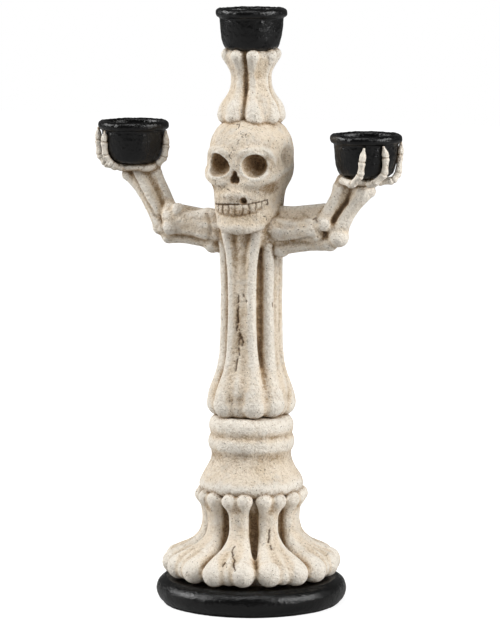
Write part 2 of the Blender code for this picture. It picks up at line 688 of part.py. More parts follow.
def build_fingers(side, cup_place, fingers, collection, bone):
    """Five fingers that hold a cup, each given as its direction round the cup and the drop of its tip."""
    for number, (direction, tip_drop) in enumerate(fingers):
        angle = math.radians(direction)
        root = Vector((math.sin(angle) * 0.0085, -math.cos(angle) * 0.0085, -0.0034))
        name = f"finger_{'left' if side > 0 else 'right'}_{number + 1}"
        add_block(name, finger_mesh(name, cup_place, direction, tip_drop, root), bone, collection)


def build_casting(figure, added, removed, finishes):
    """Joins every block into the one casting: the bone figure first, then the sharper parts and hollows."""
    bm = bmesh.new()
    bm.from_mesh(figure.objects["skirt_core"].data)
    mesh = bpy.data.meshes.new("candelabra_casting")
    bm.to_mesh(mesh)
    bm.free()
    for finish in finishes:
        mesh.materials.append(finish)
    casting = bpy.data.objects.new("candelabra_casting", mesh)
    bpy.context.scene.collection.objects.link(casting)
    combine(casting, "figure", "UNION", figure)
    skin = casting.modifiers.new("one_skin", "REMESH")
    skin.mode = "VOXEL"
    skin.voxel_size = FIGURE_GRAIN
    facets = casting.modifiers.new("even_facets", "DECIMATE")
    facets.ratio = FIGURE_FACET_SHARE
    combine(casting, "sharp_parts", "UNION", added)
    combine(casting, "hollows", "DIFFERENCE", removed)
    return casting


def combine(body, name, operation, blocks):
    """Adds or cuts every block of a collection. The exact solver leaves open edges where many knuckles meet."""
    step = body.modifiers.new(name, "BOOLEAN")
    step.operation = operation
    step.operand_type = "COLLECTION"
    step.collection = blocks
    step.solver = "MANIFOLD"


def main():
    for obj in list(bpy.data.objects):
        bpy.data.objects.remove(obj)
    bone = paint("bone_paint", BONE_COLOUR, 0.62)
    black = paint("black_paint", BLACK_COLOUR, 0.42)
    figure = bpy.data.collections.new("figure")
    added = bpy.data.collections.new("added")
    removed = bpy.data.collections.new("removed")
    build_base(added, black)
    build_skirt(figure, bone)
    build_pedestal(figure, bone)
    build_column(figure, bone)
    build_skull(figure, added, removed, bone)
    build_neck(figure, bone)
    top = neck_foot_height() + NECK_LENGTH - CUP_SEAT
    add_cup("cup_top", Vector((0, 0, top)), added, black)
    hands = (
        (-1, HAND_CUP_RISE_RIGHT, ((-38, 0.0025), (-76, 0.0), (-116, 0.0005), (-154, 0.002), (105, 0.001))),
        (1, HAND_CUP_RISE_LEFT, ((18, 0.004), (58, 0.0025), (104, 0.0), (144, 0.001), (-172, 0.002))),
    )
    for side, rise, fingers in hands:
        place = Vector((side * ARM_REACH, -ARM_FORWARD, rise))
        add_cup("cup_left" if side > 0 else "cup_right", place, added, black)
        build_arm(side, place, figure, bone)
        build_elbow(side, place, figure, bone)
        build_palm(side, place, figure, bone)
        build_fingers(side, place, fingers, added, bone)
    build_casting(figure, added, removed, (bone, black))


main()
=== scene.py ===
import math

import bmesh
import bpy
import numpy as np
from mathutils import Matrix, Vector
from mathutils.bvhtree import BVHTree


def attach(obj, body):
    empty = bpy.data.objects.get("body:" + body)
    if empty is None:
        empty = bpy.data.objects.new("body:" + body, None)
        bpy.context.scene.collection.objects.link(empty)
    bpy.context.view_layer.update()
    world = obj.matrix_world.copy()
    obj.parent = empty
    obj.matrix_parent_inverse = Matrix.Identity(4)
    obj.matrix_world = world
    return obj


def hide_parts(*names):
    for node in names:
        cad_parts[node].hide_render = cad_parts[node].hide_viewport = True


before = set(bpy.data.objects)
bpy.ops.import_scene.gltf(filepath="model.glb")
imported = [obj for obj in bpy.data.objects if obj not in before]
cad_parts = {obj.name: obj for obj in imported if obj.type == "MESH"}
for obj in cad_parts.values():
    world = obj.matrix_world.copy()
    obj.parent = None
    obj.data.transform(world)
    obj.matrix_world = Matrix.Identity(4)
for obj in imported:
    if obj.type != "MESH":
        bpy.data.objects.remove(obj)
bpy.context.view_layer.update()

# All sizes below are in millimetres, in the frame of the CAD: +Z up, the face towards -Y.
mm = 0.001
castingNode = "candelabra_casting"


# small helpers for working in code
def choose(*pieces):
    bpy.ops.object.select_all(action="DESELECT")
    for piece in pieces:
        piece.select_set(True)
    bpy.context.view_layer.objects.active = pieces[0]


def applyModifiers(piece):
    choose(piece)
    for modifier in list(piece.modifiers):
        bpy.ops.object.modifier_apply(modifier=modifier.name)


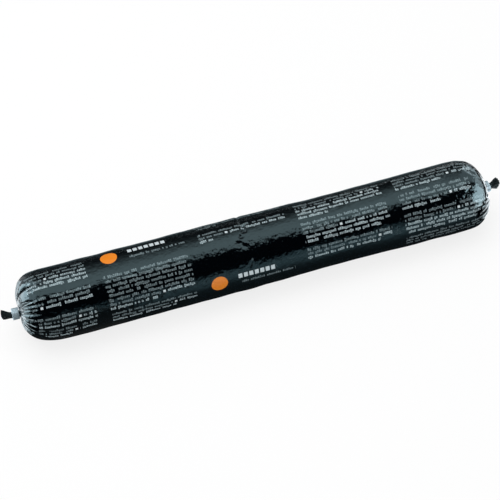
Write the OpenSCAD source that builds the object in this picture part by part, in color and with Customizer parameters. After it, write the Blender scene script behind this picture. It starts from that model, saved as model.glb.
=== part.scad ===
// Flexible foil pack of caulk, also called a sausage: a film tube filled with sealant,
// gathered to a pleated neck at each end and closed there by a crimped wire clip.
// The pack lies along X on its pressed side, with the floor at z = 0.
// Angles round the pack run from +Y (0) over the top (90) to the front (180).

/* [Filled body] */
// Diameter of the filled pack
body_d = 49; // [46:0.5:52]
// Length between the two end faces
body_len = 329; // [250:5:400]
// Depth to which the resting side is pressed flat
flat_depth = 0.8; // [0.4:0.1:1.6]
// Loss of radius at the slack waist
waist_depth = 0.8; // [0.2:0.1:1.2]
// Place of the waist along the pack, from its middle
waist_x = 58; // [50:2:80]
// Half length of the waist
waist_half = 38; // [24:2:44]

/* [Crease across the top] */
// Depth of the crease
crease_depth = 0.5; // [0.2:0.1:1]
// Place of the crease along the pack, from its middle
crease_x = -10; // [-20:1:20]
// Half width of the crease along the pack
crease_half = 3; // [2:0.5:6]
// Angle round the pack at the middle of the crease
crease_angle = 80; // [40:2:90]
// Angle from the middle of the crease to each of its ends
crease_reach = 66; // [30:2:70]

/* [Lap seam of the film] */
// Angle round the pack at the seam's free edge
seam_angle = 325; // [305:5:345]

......

Transcribe nothing but the lines from the line with "build_palm(side, place, figure, bone)" through the line with "obj.data.transform(world)", reproducing each exactly.

        build_palm(side, place, figure, bone)
        build_fingers(side, place, fingers, added, bone)
    build_casting(figure, added, removed, (bone, black))


main()
=== scene.py ===
import math

import bmesh
import bpy
import numpy as np
from mathutils import Matrix, Vector
from mathutils.bvhtree import BVHTree


def attach(obj, body):
    empty = bpy.data.objects.get("body:" + body)
    if empty is None:
        empty = bpy.data.objects.new("body:" + body, None)
        bpy.context.scene.collection.objects.link(empty)
    bpy.context.view_layer.update()
    world = obj.matrix_world.copy()
    obj.parent = empty
    obj.matrix_parent_inverse = Matrix.Identity(4)
    obj.matrix_world = world
    return obj


def hide_parts(*names):
    for node in names:
        cad_parts[node].hide_render = cad_parts[node].hide_viewport = True


before = set(bpy.data.objects)
bpy.ops.import_scene.gltf(filepath="model.glb")
imported = [obj for obj in bpy.data.objects if obj not in before]
cad_parts = {obj.name: obj for obj in imported if obj.type == "MESH"}
for obj in cad_parts.values():
    world = obj.matrix_world.copy()
    obj.parent = None
    obj.data.transform(world)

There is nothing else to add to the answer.